USEARCH manual

Defining "accuracy" of taxonomy classifiers

I measure sensitivity and error rate by dividing a gold standard database into several query and reference subsets by splitting nodes at different taxonomic levels, as described in Validating Taxonomy Classifiers.

Reference data is sparse
In practice, only a small fraction of extant species have been studied and named by taxonomists. Incomplete reference data is therefore a severe problem for taxonomy classifiers. To get a realistic validation of classifier performance it is therefore important to have a balanced mix of "predictable" (i.e., named) and "unpredictable" (not named) cases at each rank.

Predictable and unpredictable taxa
In practice, for a given query dataset reference database, some taxa will be present in both the query and reference ("predictable" taxa), some will be present only in the query set ("unpredictable" taxa), and some taxa will be present only in the reference set ("decoy" taxa -- if these appear in a prediction they are always false positives).

Leave-one-out validation is unrealistic
The RDP leave-one-out validation approach is not realistic because a large majority of taxa are can be predicted because there will usually be several examples of the query genus in the training data even after the query sequence has been removed, which will often not be the case with real data.

Defining sensitivity and error rates
I define sensitivity to be the fraction of "predictable" taxa that are correctly predicted by the classifier at a given value of a confidence score, averaged over all query-reference pairs.

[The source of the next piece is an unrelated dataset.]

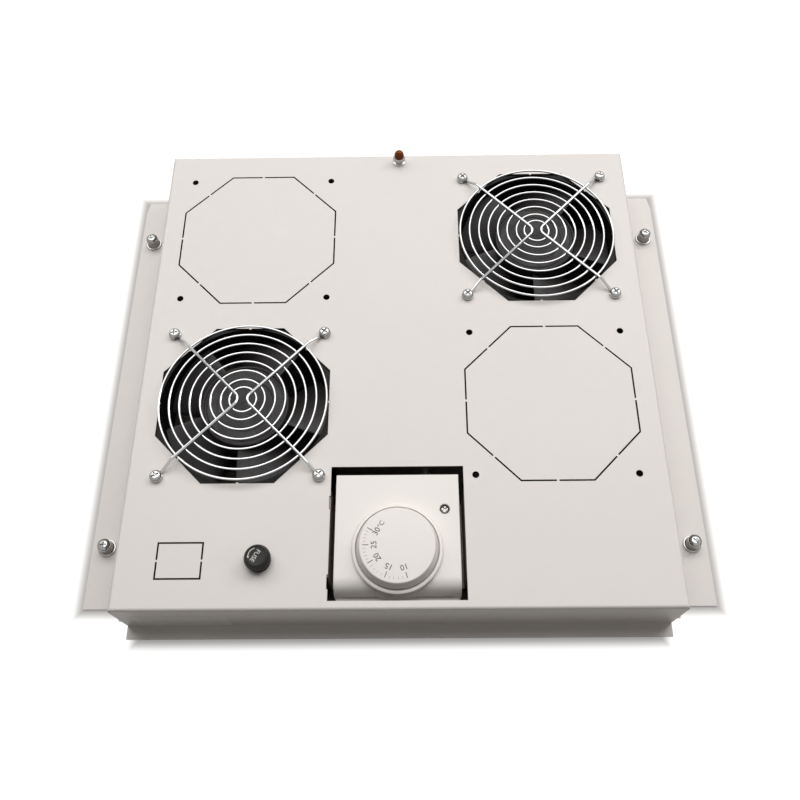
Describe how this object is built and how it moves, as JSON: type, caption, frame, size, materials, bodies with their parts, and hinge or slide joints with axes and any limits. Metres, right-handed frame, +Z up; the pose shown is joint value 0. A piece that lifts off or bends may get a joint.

I define the error rate to be the fraction of predictions that are incorrect at that score (false positives and false negatives, again averaged over all pairs. For classifiers that do not report a confidence score, all predictions are included. See taxonomy classification errors.

Down-weighting over-represented taxa
Averages are weighted so that there are an equal number of predictable and unpredictable taxa on the query-reference pair, and each taxon name has the same weight (to correct for highly overrepresented taxa such as the genus Streptomyces which is found in 513 = 5% of the RDP training sequences).